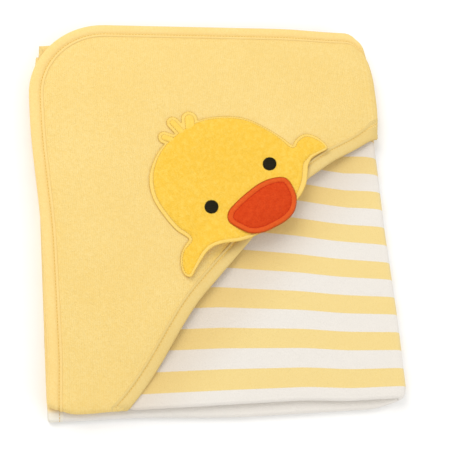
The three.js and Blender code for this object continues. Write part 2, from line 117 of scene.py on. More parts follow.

==

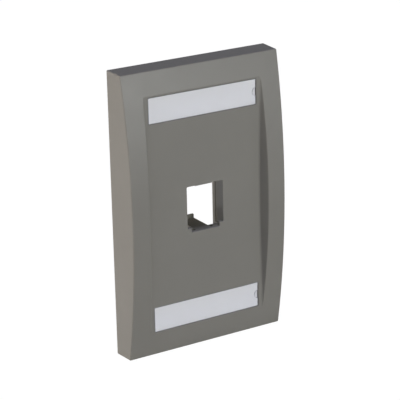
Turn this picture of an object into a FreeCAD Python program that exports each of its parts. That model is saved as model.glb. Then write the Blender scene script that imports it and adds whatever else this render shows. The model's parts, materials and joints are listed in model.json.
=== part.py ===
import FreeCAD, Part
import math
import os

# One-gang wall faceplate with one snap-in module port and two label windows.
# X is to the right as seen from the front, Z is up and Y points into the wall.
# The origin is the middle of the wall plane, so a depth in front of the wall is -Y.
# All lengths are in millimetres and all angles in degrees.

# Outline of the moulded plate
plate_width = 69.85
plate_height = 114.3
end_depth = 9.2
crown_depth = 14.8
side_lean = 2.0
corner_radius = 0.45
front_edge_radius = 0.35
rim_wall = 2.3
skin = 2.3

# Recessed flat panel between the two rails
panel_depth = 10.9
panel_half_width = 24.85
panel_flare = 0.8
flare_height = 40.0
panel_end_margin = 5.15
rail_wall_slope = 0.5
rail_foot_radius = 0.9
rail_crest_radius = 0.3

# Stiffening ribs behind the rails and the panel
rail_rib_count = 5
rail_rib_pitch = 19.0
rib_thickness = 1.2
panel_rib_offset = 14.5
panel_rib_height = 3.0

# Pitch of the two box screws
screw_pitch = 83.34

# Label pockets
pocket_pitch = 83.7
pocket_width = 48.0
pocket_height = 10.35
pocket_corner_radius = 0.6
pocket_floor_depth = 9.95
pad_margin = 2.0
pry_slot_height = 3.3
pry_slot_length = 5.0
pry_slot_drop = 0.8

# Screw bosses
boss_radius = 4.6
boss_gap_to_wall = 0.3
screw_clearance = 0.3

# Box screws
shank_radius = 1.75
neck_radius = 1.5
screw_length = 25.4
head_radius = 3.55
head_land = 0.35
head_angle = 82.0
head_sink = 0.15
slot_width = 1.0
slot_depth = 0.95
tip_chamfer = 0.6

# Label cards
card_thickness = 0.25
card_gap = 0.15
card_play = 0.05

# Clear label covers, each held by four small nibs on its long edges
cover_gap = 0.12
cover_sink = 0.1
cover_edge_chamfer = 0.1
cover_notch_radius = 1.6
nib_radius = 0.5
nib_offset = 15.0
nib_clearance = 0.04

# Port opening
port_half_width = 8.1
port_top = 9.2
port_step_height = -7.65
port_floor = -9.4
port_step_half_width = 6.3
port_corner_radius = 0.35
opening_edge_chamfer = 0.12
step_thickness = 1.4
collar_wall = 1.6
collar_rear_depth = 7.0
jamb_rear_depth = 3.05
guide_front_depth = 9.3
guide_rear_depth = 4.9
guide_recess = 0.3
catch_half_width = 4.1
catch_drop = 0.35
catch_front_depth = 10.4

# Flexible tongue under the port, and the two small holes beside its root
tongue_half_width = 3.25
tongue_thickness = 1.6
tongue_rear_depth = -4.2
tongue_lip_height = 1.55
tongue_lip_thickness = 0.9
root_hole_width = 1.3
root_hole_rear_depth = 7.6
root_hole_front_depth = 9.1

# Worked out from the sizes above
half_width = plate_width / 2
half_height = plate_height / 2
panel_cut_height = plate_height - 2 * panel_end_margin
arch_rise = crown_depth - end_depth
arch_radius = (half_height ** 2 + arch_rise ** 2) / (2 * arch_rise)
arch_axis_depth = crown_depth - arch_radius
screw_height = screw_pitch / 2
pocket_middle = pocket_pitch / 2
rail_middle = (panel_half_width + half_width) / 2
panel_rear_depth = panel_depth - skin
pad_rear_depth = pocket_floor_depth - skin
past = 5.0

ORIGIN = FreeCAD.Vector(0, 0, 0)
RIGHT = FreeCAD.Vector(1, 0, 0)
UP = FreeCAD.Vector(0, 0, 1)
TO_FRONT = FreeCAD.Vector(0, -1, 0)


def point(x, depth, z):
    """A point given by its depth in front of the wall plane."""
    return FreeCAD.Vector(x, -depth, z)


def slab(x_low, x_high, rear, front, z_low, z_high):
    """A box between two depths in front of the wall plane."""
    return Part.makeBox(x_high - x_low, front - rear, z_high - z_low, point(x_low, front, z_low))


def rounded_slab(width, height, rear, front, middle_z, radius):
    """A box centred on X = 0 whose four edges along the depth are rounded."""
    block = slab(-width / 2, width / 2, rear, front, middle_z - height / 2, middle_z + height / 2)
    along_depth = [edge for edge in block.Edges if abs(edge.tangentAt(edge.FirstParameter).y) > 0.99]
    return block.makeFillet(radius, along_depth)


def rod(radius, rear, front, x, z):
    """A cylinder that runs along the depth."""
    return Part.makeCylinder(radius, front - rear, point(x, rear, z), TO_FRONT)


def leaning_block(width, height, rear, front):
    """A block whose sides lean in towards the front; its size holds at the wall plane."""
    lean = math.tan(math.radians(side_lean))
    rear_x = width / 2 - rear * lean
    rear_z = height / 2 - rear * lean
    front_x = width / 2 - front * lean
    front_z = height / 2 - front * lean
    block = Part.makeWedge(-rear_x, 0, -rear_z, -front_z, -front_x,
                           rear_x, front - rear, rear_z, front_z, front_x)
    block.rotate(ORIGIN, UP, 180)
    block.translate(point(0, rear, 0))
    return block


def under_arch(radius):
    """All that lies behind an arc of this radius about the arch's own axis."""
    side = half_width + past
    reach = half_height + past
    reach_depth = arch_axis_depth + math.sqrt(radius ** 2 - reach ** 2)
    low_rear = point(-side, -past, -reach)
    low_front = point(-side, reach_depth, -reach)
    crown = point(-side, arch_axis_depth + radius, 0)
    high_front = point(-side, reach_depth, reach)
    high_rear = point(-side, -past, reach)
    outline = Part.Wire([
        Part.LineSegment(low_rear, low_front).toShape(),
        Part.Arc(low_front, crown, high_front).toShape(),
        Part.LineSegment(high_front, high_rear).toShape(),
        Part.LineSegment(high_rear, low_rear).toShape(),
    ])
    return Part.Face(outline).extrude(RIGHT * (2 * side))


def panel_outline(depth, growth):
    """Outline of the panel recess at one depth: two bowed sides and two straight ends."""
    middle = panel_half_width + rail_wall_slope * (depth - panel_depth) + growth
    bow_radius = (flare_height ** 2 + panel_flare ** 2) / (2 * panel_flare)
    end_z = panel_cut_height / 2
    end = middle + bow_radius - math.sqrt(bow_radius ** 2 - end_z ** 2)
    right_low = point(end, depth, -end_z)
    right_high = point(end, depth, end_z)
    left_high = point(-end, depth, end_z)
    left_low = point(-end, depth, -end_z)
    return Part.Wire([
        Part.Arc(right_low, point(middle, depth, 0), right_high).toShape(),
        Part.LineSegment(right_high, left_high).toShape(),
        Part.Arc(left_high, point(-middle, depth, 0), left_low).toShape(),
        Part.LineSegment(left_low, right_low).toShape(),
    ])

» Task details
Return only the part of the records above that opens with the line containing "Turn this picture" and closes with the line containing "rail_crest_radius = 0.3", ends included.

» Task response
Turn this picture of an object into a FreeCAD Python program that exports each of its parts. That model is saved as model.glb. Then write the Blender scene script that imports it and adds whatever else this render shows. The model's parts, materials and joints are listed in model.json.
=== part.py ===
import FreeCAD, Part
import math
import os

# One-gang wall faceplate with one snap-in module port and two label windows.
# X is to the right as seen from the front, Z is up and Y points into the wall.
# The origin is the middle of the wall plane, so a depth in front of the wall is -Y.
# All lengths are in millimetres and all angles in degrees.

# Outline of the moulded plate
plate_width = 69.85
plate_height = 114.3
end_depth = 9.2
crown_depth = 14.8
side_lean = 2.0
corner_radius = 0.45
front_edge_radius = 0.35
rim_wall = 2.3
skin = 2.3

# Recessed flat panel between the two rails
panel_depth = 10.9
panel_half_width = 24.85
panel_flare = 0.8
flare_height = 40.0
panel_end_margin = 5.15
rail_wall_slope = 0.5
rail_foot_radius = 0.9
rail_crest_radius = 0.3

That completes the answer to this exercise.